Nous poursuivons à propos de la honte qu’il pourrait éprouver, non plus par rapport à lui mais par rapport aux autres; nous ne sommes pas sûre de la clarté de notre formulation car il répond avec l’idée de «malaise»; après un nouveau silence, il dit n’avoir rien «de valorisant» à transmettre à sa famille. Il confirme notre impression d'un sentiment de honte envers lui-même. Pourtant, il croit ne pas ressentir ce sentiment ni à l’égard de sa famille, ni envers des gens de sa connaissance qu’il verrait par exemple ivres-morts à terre. Pour ces derniers, il éprouverait plutôt un sentiment de peine devant leur autodestruction. Ainsi, il ne paraît avoir honte que de lui-même. Il pense «à l’autre dans la situation dans laquelle je le vois, non pas de ma perception et de la résonance de ce que je perçois vis à vis de moi."

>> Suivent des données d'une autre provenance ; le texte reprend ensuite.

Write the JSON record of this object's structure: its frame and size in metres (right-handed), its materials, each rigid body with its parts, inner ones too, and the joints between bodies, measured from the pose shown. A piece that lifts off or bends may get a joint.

Il semble donc se centrer d’abord toujours sur l’autre et non sur lui; mais s’il doit le faire, il préfère éviter la rencontre, de peur de se montrer défaillant. Cette hypothèse lui paraît «un des éléments concourant au problème» qui appartient à sa «tranche de vie» actuelle. Il se défend un peu en expliquant qu’il en existe d’autres; mais il n’en a pas parlé et il pense que nous ne devions pas parler de lui dans ce travail. Avec cette dernière intervention, la certitude insiste que ce qui lui est essentiel, ce sont les autres; un dernier mot philosophique lui fait penser que l’individu existe et qu’il n’est pas neutre, avant d’enfin nommer son existence singulière. Puis sa voix s'éteint.

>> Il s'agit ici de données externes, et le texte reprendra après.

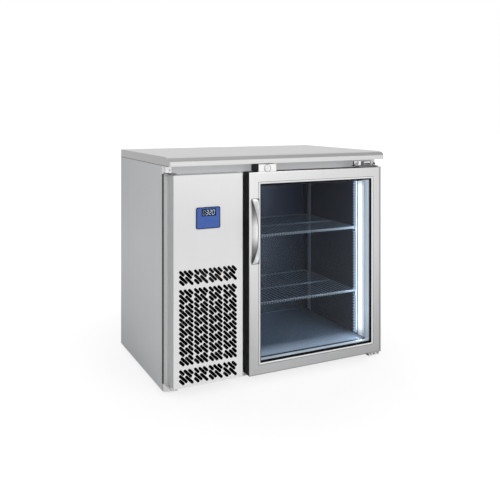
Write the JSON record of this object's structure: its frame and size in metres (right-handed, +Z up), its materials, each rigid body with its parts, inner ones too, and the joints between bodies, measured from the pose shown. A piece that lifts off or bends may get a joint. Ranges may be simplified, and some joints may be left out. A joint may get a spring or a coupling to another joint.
{
  "type": "undercounter refrigerator",
  "caption": "Low refrigerated cabinet: a hinged glass door compartment with shelves beside a vented machine compartment, under a steel worktop.",
  "frame": {"origin": "centre of the overall box on the floor, under the levelling feet", "axes": "+X to the right seen from the front, +Y from the doors to the back, +Z up"},
  "size_m": [0.956, 0.598, 0.85],
  "materials": {
    "stainless": "brushed",
    "galvanised": "satin",
    "foam": "matte",
    "liner_grey": "satin",
    "black_plastic": "matte",
    "board": "matte",
    "aluminium": "satin",
    "diffuser": "frosted",
    "motor": "satin",
    "white_plastic": "satin",
    "copper": "satin",
    "black_paint": "gloss",
    "rubber": "matte",
    "zinc": "polished",
    "glass": "clear",
    "blue_plastic": "satin",
    "display": "gloss",
    "shelf_coat": "epoxy coated",
    "foot": "matte"
  },
  "bodies": {
    "cabinet": {"side_panel_left": "stainless", "side_panel_right": "stainless", "rear_panel": "galvanised", "base_pan": "galvanised", "front_frame": "stainless", "bulkhead_skin": "galvanised", "insulation": "foam", "liner": "liner_grey", "breaker_strips": "black_plastic", "worktop": "stainless", "worktop_core": "board", "led_housing": "aluminium", "led_diffuser": "diffuser", "pilasters": "galvanised", "shelf_clips": "galvanised", "evaporator_coil": "galvanised", "evaporator_cover": "galvanised", "evap_fan_motor": "motor", "drip_tray": "white_plastic", "temp_probe": "copper", "compressor_shell": "black_paint", "compressor_feet": "rubber", "terminal_box": "black_plastic", "condenser_coil": "black_paint", "fan_shroud": "black_plastic", "cond_fan_motor": "motor", "refrigerant_pipes": "copper", "evaporation_pan": "white_plastic", "power_cord": "rubber", "lock_housing": "black_plastic", "lock_plate": "stainless", "glass_hinge_top": "zinc", "glass_hinge_bottom": "zinc", "machine_hinge_top": "zinc", "machine_hinge_bottom": "zinc", "bracket_screws": "zinc"},
    "glass_door": {"glass_door_frame": "stainless", "glass_door_liner": "black_plastic", "glazing_bead": "stainless", "glass_panes": "glass", "glass_spacer": "black_plastic", "door_gasket": "rubber", "door_handle": "stainless"},
    "machine_door": {"machine_door_skin": "stainless", "machine_door_frame": "galvanised", "controller_bezel": "blue_plastic", "controller_display": "display"},
    "key_set": {"key_set": "blue_plastic"},
    "key_down": {"key_down": "blue_plastic"},
    "key_up": {"key_up": "blue_plastic"},
    "lock": {"lock_cylinder": "zinc", "lock_cam": "zinc"},
    "evap_fan": {"evap_fan_blade": "black_plastic"},
    "cond_fan": {"cond_fan_blade": "white_plastic"},
    "upper_shelf": {"upper_shelf": "shelf_coat"},
    "lower_shelf": {"lower_shelf": "shelf_coat"},
    "foot_front_left": {"foot_front_left": "foot"},
    "foot_front_right": {"foot_front_right": "foot"},
    "foot_rear_left": {"foot_rear_left": "foot"},
    "foot_rear_right": {"foot_rear_right": "foot"}
  },
  "joints": [
    {"name": "glass_door_hinge", "type": "hinge", "parent": "cabinet", "child": "glass_door", "pos_m": [0.446, -0.227, 0.4], "axis": [0, 0, 1], "range_deg": [0, 110]},
    {"name": "machine_door_hinge", "type": "hinge", "parent": "cabinet", "child": "machine_door", "pos_m": [-0.451, -0.224, 0.4], "axis": [0, 0, -1], "range_deg": [0, 100]},
    {"name": "lock_turn", "type": "hinge", "parent": "cabinet", "child": "lock", "pos_m": [-0.078, -0.231, 0.8], "axis": [0, 1, 0], "range_deg": [0, 90]},
    {"name": "evap_fan_spin", "type": "hinge", "parent": "cabinet", "child": "evap_fan", "pos_m": [-0.0785, 0.049, 0.6485], "axis": [1, 0, 0], "continuous": true},
    {"name": "cond_fan_spin", "type": "hinge", "parent": "cabinet", "child": "cond_fan", "pos_m": [-0.325, -0.094, 0.2], "axis": [0, 1, 0], "continuous": true},
    {"name": "upper_shelf_lift", "type": "slide", "parent": "cabinet", "child": "upper_shelf", "axis": [0, 0, 1], "range_m": [0, 0.045]},
    {"name": "lower_shelf_lift", "type": "slide", "parent": "cabinet", "child": "lower_shelf", "axis": [0, 0, 1], "range_m": [0, 0.045]},
    {"name": "key_set_press", "type": "slide", "parent": "machine_door", "child": "key_set", "axis": [0, 1, 0], "range_m": [0, 0.0008], "stiffness_N_per_m": 400},
    {"name": "key_down_press", "type": "slide", "parent": "machine_door", "child": "key_down", "axis": [0, 1, 0], "range_m": [0, 0.0008], "stiffness_N_per_m": 400},
    {"name": "key_up_press", "type": "slide", "parent": "machine_door", "child": "key_up", "axis": [0, 1, 0], "range_m": [0, 0.0008], "stiffness_N_per_m": 400},
    {"name": "foot_front_left_adjust", "type": "slide", "parent": "cabinet", "child": "foot_front_left", "axis": [0, 0, -1], "range_m": [-0.003, 0.012]},
    {"name": "foot_front_right_adjust", "type": "slide", "parent": "cabinet", "child": "foot_front_right", "axis": [0, 0, -1], "range_m": [-0.003, 0.012]},
    {"name": "foot_rear_left_adjust", "type": "slide", "parent": "cabinet", "child": "foot_rear_left", "axis": [0, 0, -1], "range_m": [-0.003, 0.012]},
    {"name": "foot_rear_right_adjust", "type": "slide", "parent": "cabinet", "child": "foot_rear_right", "axis": [0, 0, -1], "range_m": [-0.003, 0.012]}
  ]
}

Pour la dernière question concernant l’image de la honte, Monsieur S commence par demander des précisions dont nous redoutons qu’elles ne soient le début d’une nouvelle série d’atermoiements. Après un trop long silence, il consent à répondre que rien ne lui vient à l’esprit sur le champ . A la suite de ce qu’il nomme «le blanc», de plusieurs pauses, soupirs, bredouillements, silences, il crie brusquement le mot «anomalie». Il rit, puis se tait après notre répétition, un peu interloquée. Il précise que «c’est une anomalie et que ça n’a pas lieu d’être.» Il conclut en prononçant une dernière fois le mot: «ANOMALIE.»